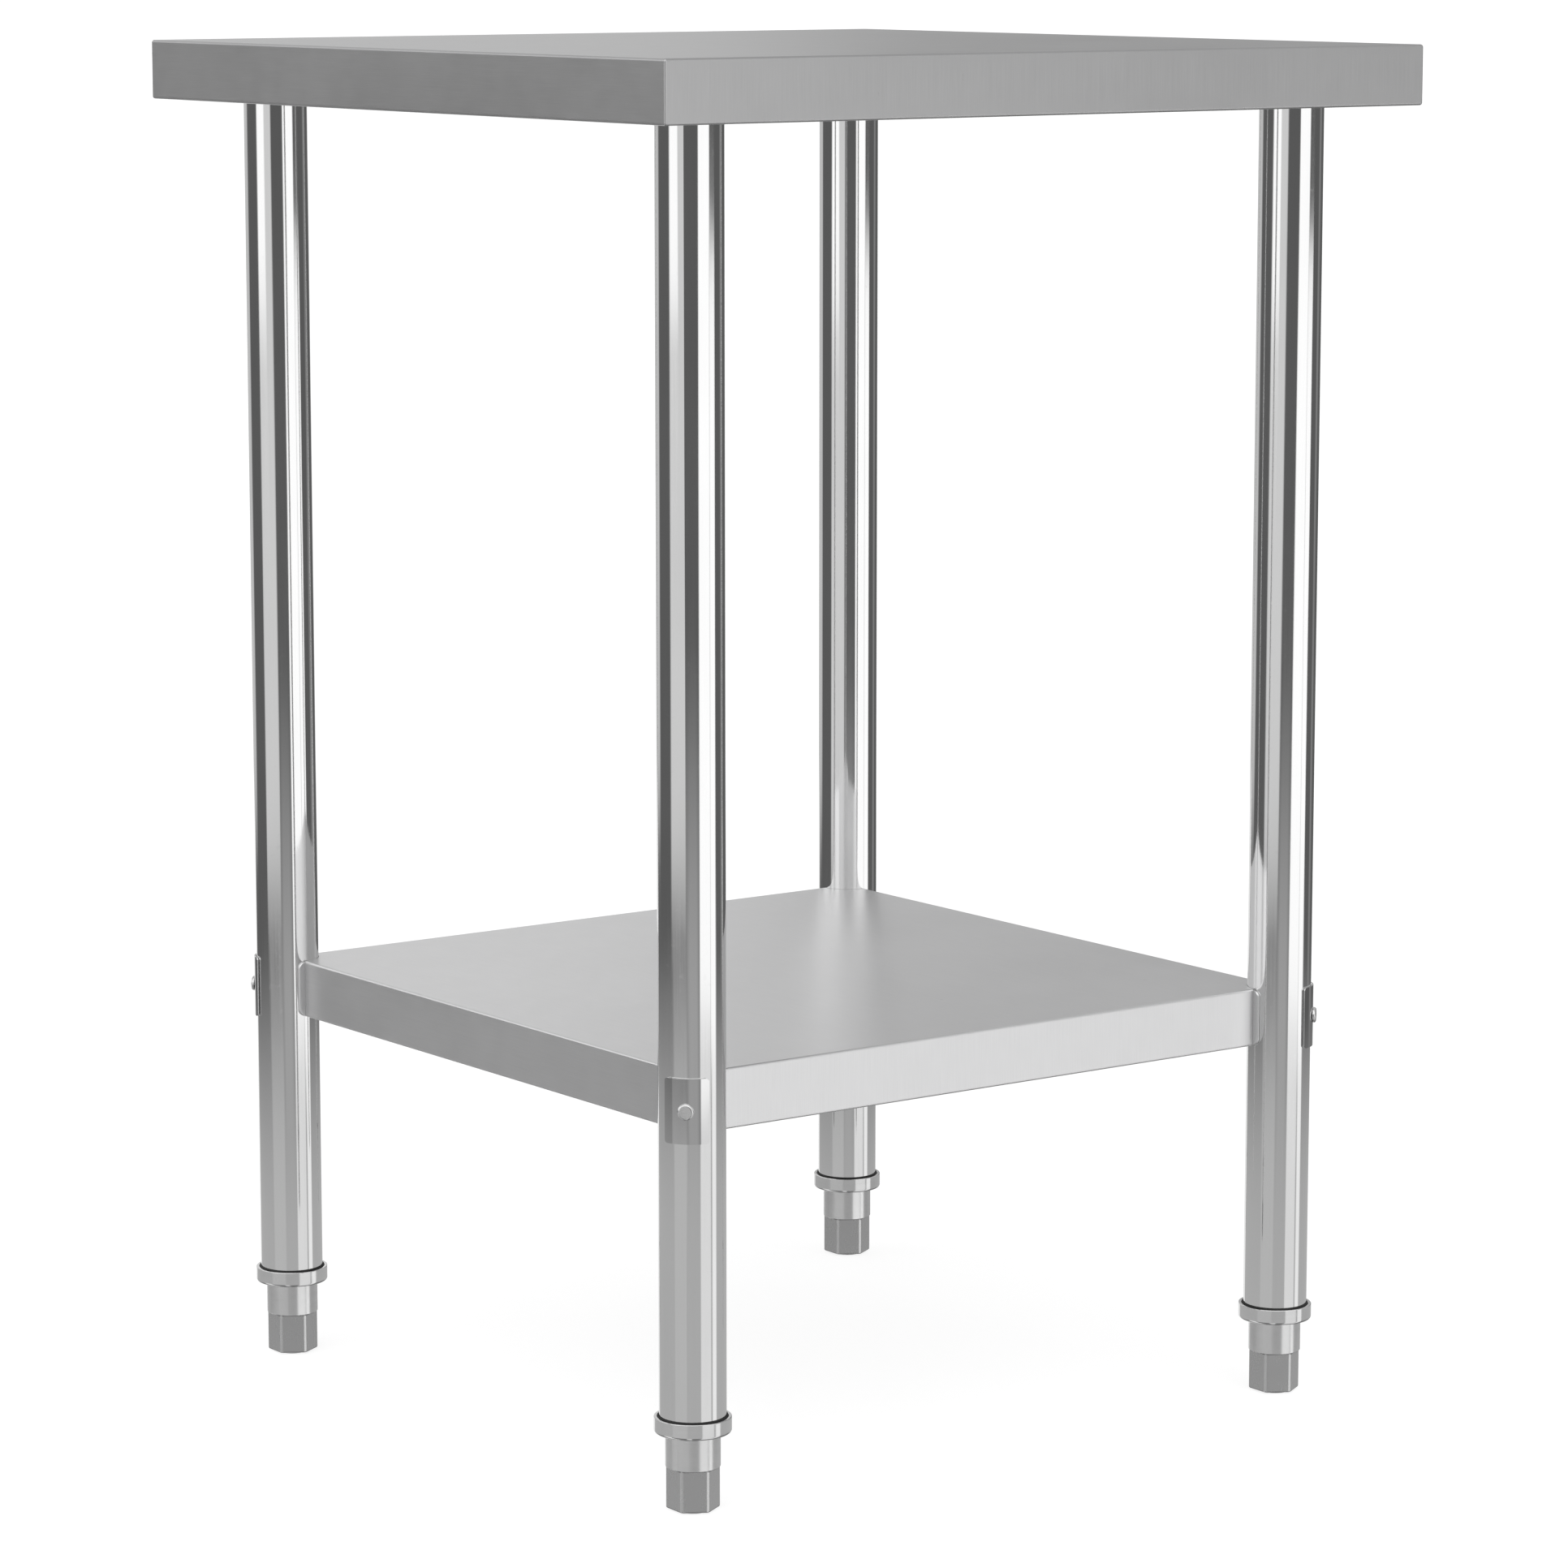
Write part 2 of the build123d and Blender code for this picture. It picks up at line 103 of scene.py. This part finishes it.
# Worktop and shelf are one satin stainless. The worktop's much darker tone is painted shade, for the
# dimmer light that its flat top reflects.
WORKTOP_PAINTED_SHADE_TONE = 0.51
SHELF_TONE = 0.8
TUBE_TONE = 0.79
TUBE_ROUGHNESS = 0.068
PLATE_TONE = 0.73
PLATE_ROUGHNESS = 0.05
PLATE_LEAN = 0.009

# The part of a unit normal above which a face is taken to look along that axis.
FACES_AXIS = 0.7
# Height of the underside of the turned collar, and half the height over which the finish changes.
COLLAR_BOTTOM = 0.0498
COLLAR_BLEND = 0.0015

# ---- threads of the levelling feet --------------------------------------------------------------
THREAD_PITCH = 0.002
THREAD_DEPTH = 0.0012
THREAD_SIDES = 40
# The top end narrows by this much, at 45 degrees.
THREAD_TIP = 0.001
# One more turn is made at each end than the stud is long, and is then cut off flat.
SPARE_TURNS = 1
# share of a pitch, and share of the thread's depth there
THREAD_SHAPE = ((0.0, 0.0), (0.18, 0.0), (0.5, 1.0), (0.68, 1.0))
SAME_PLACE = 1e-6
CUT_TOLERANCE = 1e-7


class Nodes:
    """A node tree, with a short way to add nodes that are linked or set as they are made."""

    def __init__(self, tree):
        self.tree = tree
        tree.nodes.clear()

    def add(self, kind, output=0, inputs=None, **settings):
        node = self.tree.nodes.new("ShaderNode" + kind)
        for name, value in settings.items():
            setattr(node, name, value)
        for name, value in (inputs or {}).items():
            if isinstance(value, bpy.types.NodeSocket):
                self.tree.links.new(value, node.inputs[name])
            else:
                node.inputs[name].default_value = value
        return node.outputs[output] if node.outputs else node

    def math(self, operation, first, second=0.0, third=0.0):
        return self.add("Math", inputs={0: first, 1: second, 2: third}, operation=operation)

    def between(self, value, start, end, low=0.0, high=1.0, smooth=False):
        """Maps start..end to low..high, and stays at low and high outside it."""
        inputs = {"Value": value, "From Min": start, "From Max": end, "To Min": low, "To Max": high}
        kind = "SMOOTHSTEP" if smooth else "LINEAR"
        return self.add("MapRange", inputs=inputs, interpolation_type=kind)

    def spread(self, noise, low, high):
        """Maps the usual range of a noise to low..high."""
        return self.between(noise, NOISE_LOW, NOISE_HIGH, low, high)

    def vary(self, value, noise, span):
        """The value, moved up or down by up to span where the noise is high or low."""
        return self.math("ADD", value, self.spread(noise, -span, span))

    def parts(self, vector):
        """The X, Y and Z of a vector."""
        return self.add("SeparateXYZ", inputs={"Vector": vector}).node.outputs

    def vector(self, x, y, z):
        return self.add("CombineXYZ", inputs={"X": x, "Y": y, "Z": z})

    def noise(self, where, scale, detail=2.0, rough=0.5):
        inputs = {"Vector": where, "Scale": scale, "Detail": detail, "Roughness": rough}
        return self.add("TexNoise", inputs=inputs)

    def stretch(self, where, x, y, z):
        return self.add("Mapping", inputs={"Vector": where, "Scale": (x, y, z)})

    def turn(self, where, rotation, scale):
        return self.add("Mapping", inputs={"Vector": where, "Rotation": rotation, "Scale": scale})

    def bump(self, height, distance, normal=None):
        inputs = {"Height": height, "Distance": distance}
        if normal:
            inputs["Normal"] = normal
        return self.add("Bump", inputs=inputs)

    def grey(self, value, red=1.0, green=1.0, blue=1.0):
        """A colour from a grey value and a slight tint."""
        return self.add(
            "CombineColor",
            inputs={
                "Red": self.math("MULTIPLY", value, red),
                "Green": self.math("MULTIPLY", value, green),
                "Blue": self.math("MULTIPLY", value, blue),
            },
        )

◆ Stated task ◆
Print, please, the lines above from the very first through the one that holds "return node.outputs[output] if", both included, word for word and with nothing else.

◆ Worked solution ◆
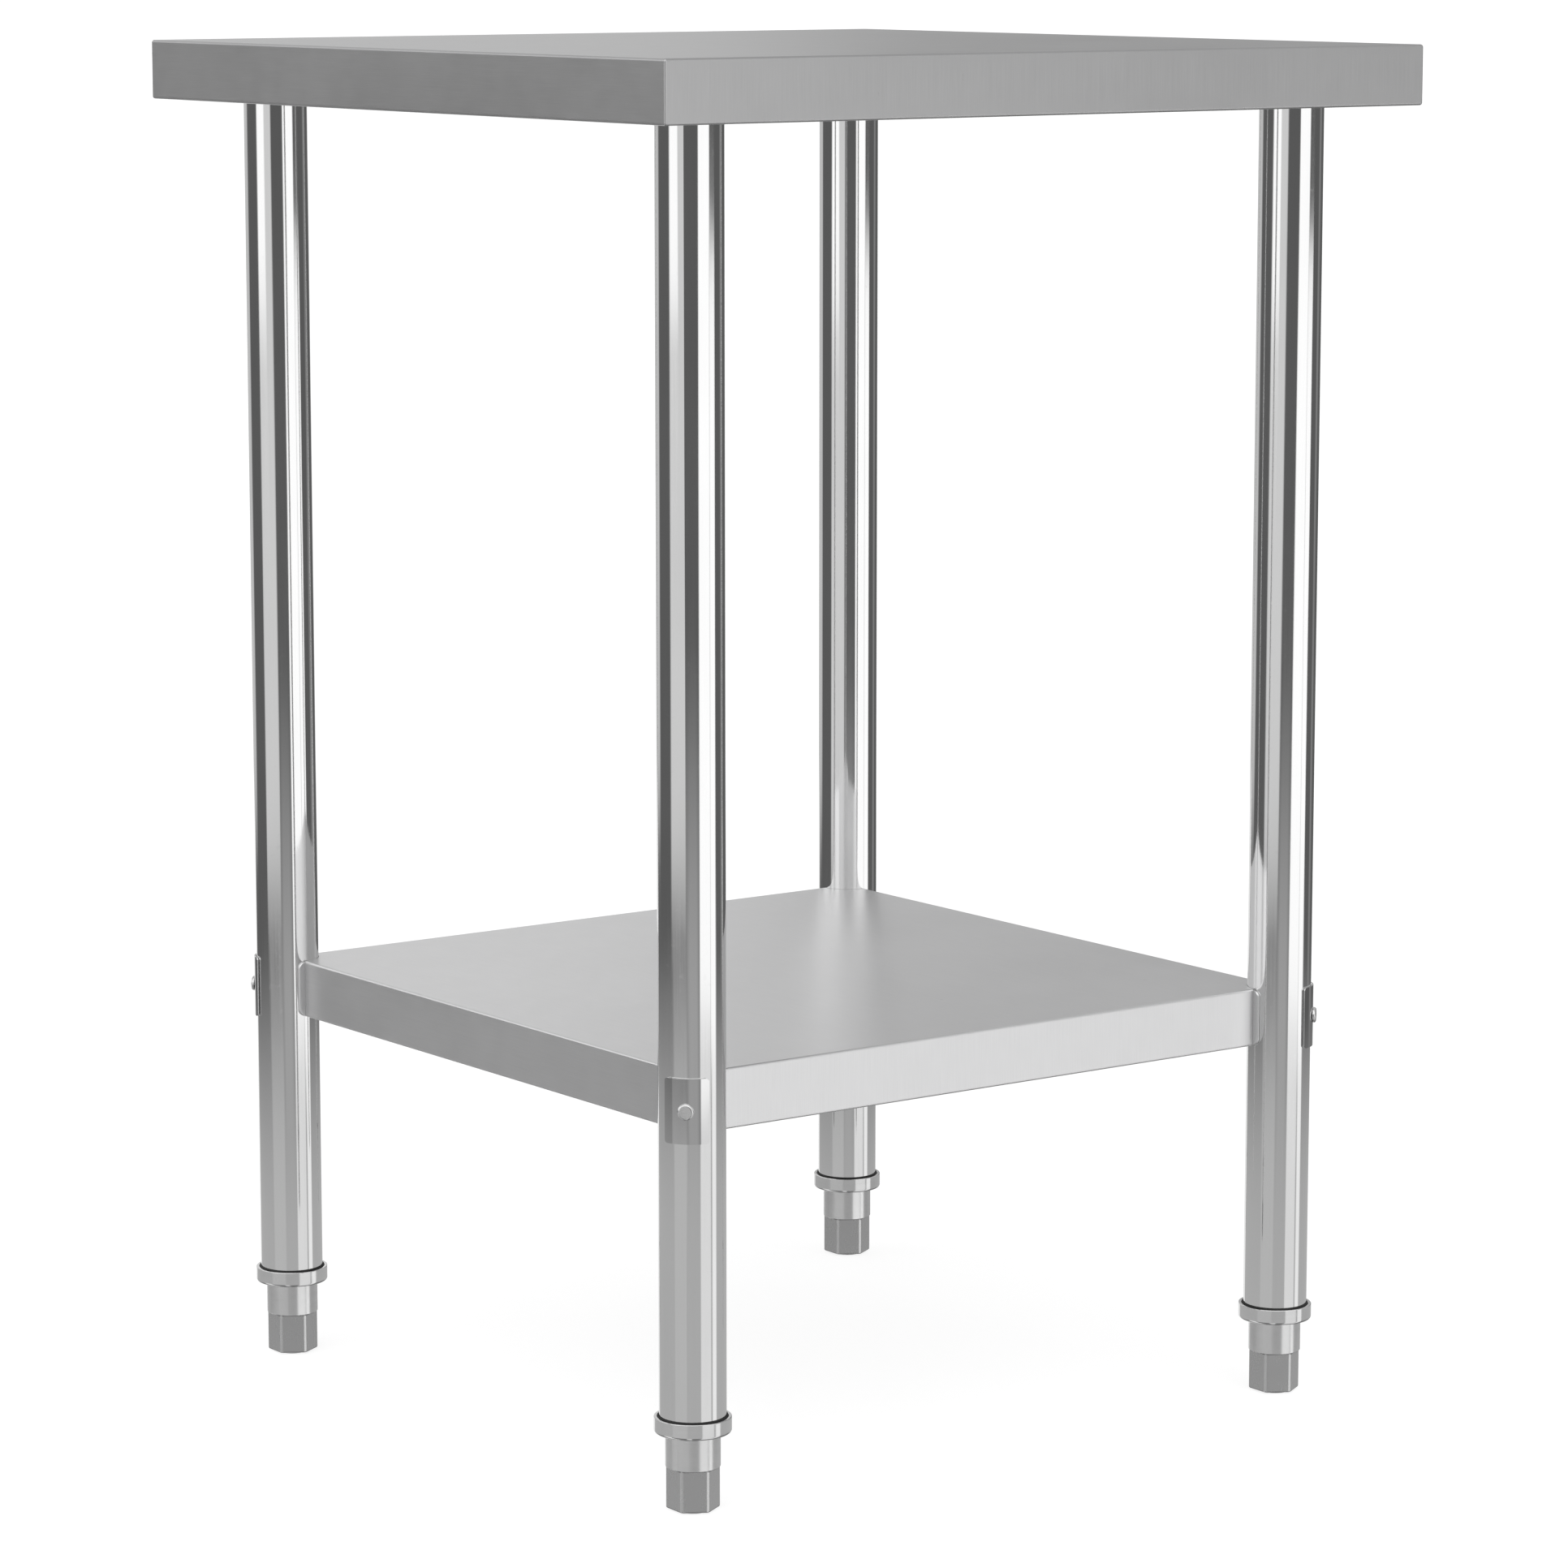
Write part 2 of the build123d and Blender code for this picture. It picks up at line 103 of scene.py. This part finishes it.
# Worktop and shelf are one satin stainless. The worktop's much darker tone is painted shade, for the
# dimmer light that its flat top reflects.
WORKTOP_PAINTED_SHADE_TONE = 0.51
SHELF_TONE = 0.8
TUBE_TONE = 0.79
TUBE_ROUGHNESS = 0.068
PLATE_TONE = 0.73
PLATE_ROUGHNESS = 0.05
PLATE_LEAN = 0.009

# The part of a unit normal above which a face is taken to look along that axis.
FACES_AXIS = 0.7
# Height of the underside of the turned collar, and half the height over which the finish changes.
COLLAR_BOTTOM = 0.0498
COLLAR_BLEND = 0.0015

# ---- threads of the levelling feet --------------------------------------------------------------
THREAD_PITCH = 0.002
THREAD_DEPTH = 0.0012
THREAD_SIDES = 40
# The top end narrows by this much, at 45 degrees.
THREAD_TIP = 0.001
# One more turn is made at each end than the stud is long, and is then cut off flat.
SPARE_TURNS = 1
# share of a pitch, and share of the thread's depth there
THREAD_SHAPE = ((0.0, 0.0), (0.18, 0.0), (0.5, 1.0), (0.68, 1.0))
SAME_PLACE = 1e-6
CUT_TOLERANCE = 1e-7


class Nodes:
    """A node tree, with a short way to add nodes that are linked or set as they are made."""

    def __init__(self, tree):
        self.tree = tree
        tree.nodes.clear()

    def add(self, kind, output=0, inputs=None, **settings):
        node = self.tree.nodes.new("ShaderNode" + kind)
        for name, value in settings.items():
            setattr(node, name, value)
        for name, value in (inputs or {}).items():
            if isinstance(value, bpy.types.NodeSocket):
                self.tree.links.new(value, node.inputs[name])
            else:
                node.inputs[name].default_value = value
        return node.outputs[output] if node.outputs else node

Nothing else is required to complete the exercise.